Print, exactly as they stand, the lines from the start of the listing to the line containing "a cross-section stake.", inclusive.

■ THE INPUT:
════════════════

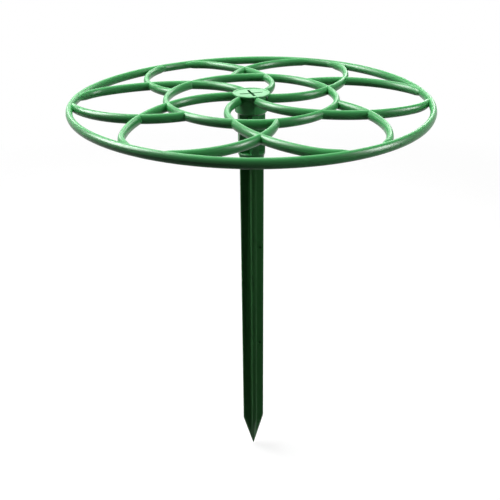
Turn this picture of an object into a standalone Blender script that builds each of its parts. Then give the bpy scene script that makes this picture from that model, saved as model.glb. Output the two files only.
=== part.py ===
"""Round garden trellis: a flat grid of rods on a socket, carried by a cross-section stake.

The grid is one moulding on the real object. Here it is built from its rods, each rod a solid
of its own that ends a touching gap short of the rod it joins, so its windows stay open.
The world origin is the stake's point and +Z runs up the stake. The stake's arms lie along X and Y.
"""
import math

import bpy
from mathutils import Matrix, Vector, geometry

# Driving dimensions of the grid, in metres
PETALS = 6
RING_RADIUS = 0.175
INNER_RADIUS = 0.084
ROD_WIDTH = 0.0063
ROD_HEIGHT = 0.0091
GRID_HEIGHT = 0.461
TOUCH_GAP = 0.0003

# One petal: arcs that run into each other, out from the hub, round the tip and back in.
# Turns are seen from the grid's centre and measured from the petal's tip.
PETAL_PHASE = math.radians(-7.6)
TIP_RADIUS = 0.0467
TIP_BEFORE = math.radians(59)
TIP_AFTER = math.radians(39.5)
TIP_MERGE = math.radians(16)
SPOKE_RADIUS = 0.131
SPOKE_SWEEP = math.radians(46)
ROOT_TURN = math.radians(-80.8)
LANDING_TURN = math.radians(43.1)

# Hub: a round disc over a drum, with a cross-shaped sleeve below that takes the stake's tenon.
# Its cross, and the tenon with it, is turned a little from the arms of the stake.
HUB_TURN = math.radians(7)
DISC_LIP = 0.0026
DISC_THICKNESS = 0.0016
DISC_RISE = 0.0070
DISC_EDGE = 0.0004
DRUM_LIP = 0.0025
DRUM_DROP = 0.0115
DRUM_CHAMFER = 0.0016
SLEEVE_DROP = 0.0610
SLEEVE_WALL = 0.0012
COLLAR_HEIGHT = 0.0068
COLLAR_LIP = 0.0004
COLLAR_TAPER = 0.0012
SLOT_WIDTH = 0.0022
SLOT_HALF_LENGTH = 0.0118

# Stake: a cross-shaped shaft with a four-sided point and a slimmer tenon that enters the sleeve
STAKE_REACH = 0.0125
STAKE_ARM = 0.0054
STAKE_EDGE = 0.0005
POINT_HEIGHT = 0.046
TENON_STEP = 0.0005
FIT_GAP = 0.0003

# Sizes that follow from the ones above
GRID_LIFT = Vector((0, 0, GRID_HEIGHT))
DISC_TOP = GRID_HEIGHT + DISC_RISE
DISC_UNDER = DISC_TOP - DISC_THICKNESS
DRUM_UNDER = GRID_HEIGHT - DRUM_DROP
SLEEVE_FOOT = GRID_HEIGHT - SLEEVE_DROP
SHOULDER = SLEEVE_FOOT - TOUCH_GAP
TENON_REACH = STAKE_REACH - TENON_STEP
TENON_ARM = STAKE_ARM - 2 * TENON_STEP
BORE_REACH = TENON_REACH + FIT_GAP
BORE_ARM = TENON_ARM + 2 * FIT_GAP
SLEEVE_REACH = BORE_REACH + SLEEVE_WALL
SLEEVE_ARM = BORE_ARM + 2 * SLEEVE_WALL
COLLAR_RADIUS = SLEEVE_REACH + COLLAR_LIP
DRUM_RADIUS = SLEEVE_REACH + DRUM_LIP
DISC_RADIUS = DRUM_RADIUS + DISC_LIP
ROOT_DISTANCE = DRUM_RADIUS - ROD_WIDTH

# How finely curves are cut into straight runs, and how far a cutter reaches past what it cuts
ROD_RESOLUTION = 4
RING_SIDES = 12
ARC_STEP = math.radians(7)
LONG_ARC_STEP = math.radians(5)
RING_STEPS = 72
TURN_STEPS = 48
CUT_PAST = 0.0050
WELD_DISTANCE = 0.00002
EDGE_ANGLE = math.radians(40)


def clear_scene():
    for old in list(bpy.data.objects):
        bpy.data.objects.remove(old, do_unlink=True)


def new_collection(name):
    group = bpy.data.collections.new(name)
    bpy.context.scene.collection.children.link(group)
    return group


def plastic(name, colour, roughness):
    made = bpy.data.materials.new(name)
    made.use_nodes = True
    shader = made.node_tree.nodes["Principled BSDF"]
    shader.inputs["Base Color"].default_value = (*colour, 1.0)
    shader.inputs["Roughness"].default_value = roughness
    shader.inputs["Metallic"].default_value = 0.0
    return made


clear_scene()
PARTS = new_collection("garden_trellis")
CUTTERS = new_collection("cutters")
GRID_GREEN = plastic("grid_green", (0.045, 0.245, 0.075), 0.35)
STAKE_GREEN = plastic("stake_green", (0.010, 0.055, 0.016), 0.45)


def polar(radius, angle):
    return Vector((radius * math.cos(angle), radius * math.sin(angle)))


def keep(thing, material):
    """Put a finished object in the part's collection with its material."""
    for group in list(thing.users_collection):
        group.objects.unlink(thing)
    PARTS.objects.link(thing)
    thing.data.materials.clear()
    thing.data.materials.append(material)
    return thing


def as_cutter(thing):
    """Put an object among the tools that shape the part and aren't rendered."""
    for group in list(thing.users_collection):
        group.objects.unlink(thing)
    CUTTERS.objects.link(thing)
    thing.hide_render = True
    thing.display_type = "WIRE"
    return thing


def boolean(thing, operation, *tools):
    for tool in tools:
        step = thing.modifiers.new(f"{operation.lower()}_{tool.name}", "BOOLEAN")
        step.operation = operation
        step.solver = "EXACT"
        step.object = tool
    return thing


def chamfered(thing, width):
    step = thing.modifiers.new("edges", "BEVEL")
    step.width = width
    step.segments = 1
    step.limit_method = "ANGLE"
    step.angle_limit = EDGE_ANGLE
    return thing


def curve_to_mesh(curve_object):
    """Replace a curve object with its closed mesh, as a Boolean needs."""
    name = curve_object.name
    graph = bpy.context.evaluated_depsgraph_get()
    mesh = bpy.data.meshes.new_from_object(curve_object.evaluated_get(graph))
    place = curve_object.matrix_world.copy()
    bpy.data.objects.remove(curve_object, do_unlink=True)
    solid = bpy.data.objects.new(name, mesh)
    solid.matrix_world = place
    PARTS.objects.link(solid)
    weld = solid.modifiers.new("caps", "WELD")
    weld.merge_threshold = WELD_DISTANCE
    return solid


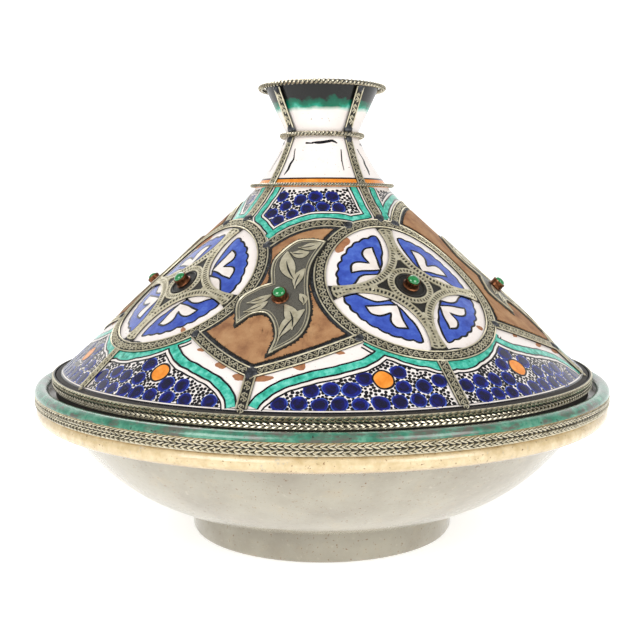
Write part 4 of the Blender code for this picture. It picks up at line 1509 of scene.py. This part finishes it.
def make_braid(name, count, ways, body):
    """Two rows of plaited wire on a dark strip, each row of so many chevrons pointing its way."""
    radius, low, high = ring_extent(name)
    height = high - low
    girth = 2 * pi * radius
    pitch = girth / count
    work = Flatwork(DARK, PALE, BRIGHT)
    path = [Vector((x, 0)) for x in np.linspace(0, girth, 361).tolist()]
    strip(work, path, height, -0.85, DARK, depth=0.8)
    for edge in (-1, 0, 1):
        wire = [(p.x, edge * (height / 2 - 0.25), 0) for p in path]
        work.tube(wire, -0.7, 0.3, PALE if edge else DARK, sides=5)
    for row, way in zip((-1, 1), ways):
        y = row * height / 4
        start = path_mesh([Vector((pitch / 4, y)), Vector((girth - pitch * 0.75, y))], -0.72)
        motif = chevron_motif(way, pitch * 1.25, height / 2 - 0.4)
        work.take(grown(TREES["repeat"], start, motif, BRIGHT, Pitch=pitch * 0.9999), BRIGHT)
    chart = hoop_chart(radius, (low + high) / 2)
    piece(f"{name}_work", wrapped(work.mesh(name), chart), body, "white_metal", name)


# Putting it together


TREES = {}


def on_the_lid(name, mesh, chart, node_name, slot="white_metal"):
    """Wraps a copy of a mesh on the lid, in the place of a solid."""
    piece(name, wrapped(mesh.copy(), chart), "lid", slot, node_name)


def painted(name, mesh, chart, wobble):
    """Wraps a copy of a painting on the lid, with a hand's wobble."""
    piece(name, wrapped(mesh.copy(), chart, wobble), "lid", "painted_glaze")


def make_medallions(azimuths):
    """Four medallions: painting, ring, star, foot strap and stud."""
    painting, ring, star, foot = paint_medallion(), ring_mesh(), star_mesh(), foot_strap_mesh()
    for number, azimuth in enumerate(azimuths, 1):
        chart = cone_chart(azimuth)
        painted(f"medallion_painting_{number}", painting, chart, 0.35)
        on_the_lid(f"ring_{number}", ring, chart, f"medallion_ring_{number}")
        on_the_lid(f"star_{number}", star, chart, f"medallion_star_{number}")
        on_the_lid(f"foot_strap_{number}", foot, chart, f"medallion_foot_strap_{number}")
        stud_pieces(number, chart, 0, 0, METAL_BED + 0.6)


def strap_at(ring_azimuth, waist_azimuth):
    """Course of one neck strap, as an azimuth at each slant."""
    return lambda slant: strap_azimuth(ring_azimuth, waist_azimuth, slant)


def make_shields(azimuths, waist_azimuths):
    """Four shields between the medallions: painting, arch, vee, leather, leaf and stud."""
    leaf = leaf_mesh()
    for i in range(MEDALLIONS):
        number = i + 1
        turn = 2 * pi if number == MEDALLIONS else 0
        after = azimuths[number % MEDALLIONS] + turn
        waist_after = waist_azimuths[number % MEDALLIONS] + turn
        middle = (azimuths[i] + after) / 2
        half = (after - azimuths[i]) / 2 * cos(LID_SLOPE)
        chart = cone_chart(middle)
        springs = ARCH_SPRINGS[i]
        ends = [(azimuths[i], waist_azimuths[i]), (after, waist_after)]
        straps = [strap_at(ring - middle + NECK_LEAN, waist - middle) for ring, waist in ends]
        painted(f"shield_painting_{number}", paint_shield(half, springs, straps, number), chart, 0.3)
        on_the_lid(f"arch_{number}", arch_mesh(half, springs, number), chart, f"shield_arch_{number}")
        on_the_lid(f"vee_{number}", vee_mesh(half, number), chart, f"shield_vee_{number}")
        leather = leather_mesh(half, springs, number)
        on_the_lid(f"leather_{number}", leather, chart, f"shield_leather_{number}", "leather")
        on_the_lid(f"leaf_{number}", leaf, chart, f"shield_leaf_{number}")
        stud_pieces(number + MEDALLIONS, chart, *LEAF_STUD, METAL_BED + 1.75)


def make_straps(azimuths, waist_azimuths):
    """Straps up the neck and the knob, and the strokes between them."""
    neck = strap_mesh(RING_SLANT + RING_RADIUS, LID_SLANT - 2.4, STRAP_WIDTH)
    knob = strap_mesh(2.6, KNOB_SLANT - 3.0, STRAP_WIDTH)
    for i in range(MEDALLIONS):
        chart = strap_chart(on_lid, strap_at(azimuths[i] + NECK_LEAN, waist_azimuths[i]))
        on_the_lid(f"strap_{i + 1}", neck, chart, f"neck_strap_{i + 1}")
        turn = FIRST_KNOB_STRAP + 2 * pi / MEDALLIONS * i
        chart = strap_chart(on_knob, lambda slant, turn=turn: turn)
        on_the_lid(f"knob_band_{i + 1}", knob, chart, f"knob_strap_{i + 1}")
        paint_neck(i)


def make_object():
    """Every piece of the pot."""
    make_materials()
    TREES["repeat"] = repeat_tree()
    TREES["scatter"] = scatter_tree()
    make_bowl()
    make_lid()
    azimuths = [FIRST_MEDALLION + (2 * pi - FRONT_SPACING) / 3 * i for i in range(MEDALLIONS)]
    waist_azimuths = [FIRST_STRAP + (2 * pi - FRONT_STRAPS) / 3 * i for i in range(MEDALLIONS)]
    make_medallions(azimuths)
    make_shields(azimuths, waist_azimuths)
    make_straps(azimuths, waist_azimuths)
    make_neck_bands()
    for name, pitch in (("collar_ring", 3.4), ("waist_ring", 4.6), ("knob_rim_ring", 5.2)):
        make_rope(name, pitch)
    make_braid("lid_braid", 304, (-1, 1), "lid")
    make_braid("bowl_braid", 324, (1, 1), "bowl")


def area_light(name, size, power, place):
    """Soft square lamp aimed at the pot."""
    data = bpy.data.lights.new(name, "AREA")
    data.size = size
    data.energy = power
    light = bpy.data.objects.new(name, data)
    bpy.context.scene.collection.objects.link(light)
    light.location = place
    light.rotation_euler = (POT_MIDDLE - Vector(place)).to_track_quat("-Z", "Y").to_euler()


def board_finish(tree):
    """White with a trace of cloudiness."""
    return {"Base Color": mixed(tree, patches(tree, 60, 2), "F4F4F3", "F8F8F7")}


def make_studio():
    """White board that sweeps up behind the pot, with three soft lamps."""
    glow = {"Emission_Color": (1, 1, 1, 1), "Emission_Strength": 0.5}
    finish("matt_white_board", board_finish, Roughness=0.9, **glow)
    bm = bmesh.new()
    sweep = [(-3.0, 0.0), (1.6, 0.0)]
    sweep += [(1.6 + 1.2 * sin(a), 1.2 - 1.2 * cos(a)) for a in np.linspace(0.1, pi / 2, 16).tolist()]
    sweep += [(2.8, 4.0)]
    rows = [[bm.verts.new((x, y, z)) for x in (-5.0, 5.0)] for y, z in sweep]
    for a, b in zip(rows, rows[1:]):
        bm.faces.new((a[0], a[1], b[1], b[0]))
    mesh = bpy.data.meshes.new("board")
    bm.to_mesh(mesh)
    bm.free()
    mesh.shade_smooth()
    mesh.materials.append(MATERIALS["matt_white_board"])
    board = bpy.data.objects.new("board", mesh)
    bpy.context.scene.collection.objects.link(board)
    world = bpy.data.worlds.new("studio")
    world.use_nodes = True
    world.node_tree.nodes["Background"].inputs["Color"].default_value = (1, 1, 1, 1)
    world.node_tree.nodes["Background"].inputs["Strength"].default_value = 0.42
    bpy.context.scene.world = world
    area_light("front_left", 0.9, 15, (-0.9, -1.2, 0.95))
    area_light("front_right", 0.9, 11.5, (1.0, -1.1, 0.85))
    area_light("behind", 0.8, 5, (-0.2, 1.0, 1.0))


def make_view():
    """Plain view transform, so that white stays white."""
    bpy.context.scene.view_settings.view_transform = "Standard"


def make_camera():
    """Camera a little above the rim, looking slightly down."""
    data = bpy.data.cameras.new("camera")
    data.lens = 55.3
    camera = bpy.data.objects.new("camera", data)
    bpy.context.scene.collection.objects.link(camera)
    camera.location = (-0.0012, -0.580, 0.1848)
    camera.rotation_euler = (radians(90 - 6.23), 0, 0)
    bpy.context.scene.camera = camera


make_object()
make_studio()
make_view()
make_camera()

════════════════

■ EXPECTED ANSWER:
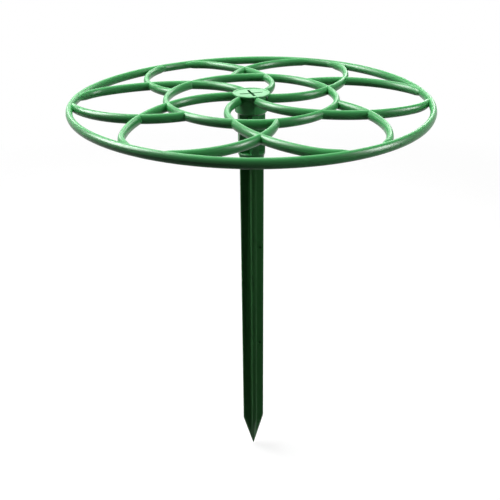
Turn this picture of an object into a standalone Blender script that builds each of its parts. Then give the bpy scene script that makes this picture from that model, saved as model.glb. Output the two files only.
=== part.py ===
"""Round garden trellis: a flat grid of rods on a socket, carried by a cross-section stake.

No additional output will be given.